Am Sonntag machten wir erste vorsichtigen Schritte vor die Tür unseres Pilgerhauses. Mit Vorsicht konnten wir in den folgenden Tagen noch einige Heilige Orte in Jerusalem besuchen. Wir hatten in diesen Tagen immer wieder Begegnungen mit den Menschen der Stadt, die wir in Trauer, Sorge und Verzweiflung erlebten. Das waren Menschen, die nicht zu ihren Familien konnten, da die palästinensichen Orte abgeriegelt waren. Wie sollten die Menschen zu ihren Familien kommen, wenn es keinen Weg mehr zurück zu ihrer Arbeitsstätte gab?

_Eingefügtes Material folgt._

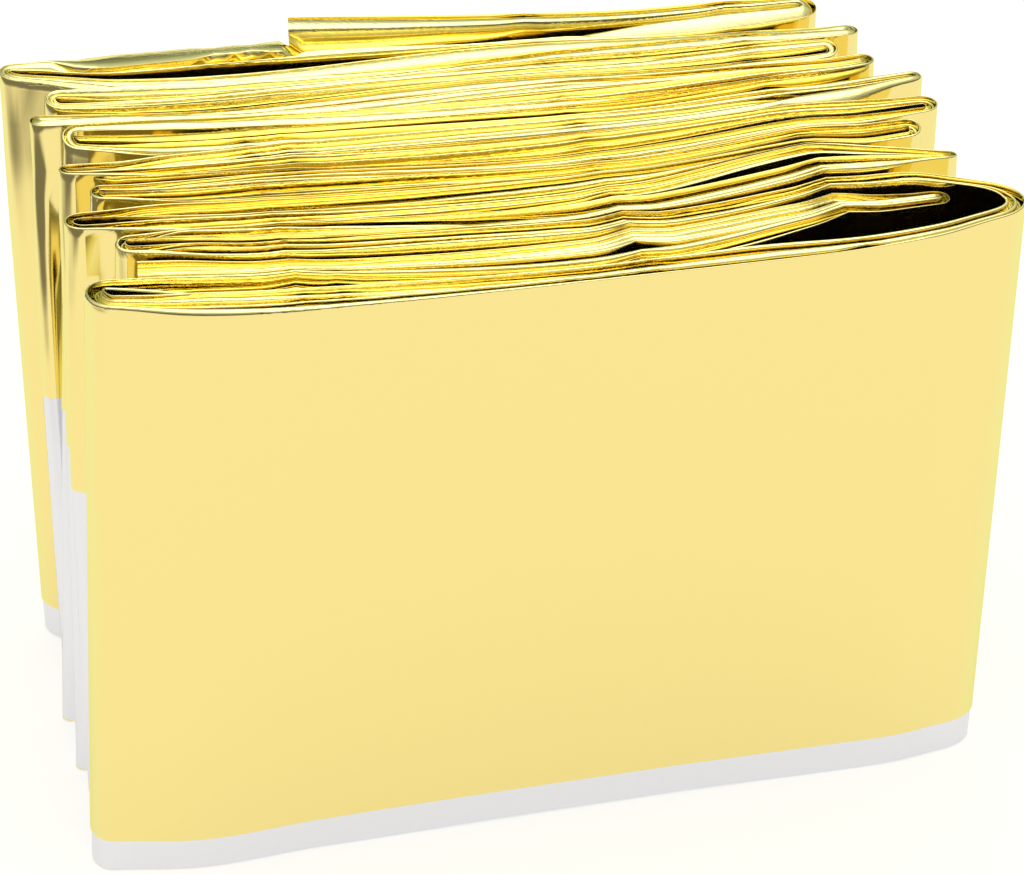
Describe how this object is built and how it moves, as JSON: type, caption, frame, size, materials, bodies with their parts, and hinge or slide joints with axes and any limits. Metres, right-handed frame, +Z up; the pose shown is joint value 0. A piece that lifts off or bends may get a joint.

An vielen Orten fehlten Mitarbeitende, die gar nicht mehr aus ihren abgeriegelten Gebieten rauskamen. Wir trafen palästinensische und israelische Menschen, die um ihre Angehörigen trauerten oder sich um diese sorgten.

Am Montag erlebten wir erstmals selbst Sirenenalarme mit anschließenden Knallen der Raketenabwehr. Wir konnten uns glücklicherweise schnell in Sicherheit bringen. Diese Erlebnisse verunsicherten uns.

In Gedanken bei den Menschen in Israel und Palästina

In der Nacht zu Freitag traten wir unsere Rückreise an, mit einem mulmigen Gefühl, da wir ja noch sicher nach Tel Aviv zum Flughafen kommen mussten. Auf den Großraum Tel Aviv hatte es in den Tagen zuvor immer wieder Raketenangriffe gegeben. In dieser Nacht blieb es jedoch ruhig. Als wir mitten in der Nacht zu unserem Bus aufbrechen wollten, erfuhren wir, dass unser Koffertransport nicht kommen würde. Wegen einer Schießerei wurde die Altstadt abgeriegelt. So machten wir uns mit unserem Gepäck zu Fuß auf den Weg zum Bus.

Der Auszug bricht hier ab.